Goal:
Reproduce, please, only the lines from the first line below to the line containing "self.tree.links.new(source, target)", inclusive.

Dataset extract:

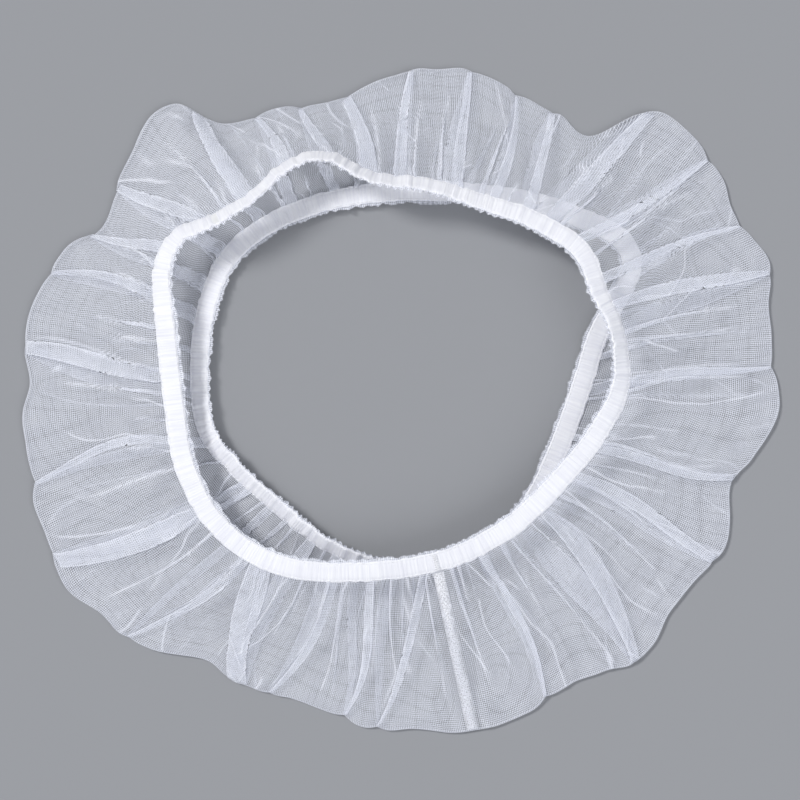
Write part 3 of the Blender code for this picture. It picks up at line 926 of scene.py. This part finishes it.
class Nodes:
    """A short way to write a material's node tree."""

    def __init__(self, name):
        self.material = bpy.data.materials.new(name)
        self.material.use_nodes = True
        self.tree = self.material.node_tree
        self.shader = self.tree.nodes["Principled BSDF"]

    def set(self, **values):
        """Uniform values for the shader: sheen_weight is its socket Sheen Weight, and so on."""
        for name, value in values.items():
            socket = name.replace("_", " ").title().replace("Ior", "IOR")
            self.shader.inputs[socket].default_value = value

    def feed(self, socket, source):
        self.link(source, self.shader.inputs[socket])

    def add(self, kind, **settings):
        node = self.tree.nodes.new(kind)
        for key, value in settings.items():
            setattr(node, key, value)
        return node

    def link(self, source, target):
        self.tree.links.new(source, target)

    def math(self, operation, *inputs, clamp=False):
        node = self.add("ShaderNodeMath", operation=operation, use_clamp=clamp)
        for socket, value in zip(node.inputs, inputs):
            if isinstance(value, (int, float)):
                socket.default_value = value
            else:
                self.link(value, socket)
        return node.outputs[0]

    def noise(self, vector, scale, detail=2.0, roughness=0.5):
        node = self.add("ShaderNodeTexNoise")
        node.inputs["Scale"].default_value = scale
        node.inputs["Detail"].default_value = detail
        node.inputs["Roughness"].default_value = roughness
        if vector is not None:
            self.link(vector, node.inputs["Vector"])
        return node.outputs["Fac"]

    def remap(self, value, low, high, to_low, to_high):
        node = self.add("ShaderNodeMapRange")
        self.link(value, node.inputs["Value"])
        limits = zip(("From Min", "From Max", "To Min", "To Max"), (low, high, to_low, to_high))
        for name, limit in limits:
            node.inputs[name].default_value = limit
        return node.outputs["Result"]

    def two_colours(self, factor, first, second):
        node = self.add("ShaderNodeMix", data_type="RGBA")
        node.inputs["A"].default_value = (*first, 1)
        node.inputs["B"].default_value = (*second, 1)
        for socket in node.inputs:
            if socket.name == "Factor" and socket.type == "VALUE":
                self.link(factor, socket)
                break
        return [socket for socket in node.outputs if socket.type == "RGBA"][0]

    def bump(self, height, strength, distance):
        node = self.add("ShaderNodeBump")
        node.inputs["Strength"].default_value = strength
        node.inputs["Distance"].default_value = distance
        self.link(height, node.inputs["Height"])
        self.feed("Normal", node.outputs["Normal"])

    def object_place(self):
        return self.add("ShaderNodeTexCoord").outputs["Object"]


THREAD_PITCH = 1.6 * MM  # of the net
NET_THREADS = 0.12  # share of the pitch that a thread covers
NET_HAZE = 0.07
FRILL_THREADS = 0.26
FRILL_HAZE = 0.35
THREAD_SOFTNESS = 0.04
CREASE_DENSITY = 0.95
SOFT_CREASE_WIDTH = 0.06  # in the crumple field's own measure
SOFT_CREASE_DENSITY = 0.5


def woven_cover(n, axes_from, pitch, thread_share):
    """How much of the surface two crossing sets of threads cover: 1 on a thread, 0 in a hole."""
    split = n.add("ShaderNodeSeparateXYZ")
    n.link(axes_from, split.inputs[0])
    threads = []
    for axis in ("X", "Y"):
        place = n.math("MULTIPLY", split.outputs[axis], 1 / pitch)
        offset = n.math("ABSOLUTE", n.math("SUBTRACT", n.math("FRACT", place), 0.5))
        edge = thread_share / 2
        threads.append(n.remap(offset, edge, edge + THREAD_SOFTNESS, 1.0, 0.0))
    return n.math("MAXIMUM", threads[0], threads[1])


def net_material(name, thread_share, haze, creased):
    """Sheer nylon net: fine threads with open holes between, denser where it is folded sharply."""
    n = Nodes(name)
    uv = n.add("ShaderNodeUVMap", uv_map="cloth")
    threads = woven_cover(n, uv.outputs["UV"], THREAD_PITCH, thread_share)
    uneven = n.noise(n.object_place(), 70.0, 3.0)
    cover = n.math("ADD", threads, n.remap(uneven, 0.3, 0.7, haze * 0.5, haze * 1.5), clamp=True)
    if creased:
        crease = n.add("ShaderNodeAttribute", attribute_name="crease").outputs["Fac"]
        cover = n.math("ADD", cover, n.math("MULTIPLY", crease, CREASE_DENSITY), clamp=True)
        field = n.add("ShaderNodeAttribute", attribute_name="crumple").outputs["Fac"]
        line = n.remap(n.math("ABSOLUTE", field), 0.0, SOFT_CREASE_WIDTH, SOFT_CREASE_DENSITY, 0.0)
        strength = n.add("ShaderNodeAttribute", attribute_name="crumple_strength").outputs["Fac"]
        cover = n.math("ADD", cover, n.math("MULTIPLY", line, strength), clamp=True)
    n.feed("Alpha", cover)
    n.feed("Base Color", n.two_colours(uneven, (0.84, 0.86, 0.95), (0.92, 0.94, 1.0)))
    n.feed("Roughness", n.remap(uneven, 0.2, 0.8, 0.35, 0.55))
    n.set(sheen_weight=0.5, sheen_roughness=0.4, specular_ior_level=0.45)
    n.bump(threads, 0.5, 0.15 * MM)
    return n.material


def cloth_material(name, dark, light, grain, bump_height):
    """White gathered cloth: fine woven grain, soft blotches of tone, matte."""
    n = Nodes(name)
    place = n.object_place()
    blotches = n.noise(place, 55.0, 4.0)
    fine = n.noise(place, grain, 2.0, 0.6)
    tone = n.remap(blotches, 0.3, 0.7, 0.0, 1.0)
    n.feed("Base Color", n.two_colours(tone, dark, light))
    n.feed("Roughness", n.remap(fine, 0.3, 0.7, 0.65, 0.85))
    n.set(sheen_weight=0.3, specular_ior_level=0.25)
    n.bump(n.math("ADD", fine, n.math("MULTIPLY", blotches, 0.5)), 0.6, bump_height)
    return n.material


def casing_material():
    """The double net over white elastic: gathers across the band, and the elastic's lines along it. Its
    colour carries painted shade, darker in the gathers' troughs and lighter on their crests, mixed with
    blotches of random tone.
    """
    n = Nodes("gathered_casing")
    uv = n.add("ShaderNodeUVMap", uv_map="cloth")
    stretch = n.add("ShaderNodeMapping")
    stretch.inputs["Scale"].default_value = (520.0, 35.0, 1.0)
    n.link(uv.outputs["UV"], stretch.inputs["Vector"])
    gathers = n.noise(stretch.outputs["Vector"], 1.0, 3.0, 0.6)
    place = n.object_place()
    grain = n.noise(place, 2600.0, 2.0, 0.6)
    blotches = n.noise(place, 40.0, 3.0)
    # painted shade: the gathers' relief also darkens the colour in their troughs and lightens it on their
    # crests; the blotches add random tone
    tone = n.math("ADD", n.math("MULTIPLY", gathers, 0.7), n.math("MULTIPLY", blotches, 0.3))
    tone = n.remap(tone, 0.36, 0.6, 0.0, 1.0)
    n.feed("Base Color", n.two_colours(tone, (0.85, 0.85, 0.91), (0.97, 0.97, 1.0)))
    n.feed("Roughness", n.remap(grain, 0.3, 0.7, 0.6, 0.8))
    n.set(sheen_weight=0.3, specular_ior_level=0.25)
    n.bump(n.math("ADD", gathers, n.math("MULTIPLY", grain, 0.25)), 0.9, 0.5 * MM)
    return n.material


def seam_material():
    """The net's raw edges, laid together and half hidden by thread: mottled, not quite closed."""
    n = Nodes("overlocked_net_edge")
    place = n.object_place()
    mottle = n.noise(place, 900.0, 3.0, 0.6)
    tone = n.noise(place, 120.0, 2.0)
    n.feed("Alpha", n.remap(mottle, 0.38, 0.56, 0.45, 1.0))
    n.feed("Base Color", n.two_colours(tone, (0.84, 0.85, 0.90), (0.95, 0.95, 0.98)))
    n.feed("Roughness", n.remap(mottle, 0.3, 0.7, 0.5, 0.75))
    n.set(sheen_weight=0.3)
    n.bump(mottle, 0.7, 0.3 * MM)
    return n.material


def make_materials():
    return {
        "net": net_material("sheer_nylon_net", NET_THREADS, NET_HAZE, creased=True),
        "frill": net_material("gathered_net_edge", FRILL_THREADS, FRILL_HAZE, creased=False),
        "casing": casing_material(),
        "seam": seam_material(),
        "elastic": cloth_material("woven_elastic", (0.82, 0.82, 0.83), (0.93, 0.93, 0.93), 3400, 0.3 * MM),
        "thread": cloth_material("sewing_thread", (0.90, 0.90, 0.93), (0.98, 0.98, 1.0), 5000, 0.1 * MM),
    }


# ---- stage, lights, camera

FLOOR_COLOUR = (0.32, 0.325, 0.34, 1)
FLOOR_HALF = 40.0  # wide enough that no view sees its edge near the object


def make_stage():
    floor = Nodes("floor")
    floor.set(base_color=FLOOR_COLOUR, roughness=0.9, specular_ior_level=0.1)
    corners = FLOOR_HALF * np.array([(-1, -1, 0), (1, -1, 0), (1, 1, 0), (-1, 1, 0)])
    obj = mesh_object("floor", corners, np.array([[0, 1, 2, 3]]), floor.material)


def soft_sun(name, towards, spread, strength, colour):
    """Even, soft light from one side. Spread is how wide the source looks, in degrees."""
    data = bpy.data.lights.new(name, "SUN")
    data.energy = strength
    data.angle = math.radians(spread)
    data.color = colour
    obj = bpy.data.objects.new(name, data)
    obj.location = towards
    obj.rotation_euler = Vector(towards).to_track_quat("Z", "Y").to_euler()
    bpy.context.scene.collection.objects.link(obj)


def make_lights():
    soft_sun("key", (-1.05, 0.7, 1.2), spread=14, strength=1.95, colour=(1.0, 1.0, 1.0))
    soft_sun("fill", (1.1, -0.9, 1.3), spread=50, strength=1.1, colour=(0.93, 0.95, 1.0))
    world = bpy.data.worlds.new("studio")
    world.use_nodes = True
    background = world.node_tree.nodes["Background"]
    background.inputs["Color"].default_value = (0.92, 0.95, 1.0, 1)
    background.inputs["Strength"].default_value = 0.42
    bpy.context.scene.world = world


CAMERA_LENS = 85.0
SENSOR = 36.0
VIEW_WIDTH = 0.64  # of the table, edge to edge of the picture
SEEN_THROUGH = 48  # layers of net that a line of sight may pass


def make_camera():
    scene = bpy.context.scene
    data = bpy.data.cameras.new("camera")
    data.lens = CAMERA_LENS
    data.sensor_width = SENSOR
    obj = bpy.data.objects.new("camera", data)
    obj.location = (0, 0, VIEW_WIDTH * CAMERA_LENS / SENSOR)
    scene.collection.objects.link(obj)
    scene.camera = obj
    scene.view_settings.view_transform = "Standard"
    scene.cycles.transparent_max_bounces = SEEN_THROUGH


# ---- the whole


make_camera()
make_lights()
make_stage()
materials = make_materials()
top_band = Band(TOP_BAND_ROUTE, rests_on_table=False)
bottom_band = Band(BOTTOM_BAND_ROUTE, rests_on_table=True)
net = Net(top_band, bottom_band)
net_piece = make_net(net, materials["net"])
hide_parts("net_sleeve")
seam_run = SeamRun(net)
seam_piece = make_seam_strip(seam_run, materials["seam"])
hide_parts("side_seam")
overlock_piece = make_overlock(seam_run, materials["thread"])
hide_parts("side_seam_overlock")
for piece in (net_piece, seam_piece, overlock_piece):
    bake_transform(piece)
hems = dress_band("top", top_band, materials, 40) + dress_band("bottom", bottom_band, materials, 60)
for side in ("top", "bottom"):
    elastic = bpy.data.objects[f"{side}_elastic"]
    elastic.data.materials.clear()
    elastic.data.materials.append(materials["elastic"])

Response to this exercise:
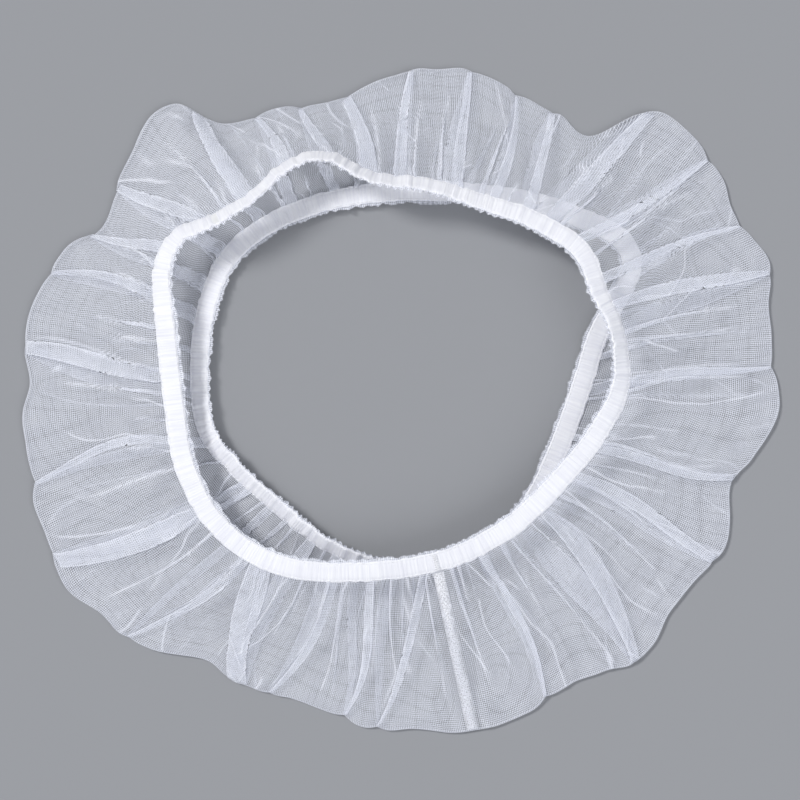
Write part 3 of the Blender code for this picture. It picks up at line 926 of scene.py. This part finishes it.
class Nodes:
    """A short way to write a material's node tree."""

    def __init__(self, name):
        self.material = bpy.data.materials.new(name)
        self.material.use_nodes = True
        self.tree = self.material.node_tree
        self.shader = self.tree.nodes["Principled BSDF"]

    def set(self, **values):
        """Uniform values for the shader: sheen_weight is its socket Sheen Weight, and so on."""
        for name, value in values.items():
            socket = name.replace("_", " ").title().replace("Ior", "IOR")
            self.shader.inputs[socket].default_value = value

    def feed(self, socket, source):
        self.link(source, self.shader.inputs[socket])

    def add(self, kind, **settings):
        node = self.tree.nodes.new(kind)
        for key, value in settings.items():
            setattr(node, key, value)
        return node

    def link(self, source, target):
        self.tree.links.new(source, target)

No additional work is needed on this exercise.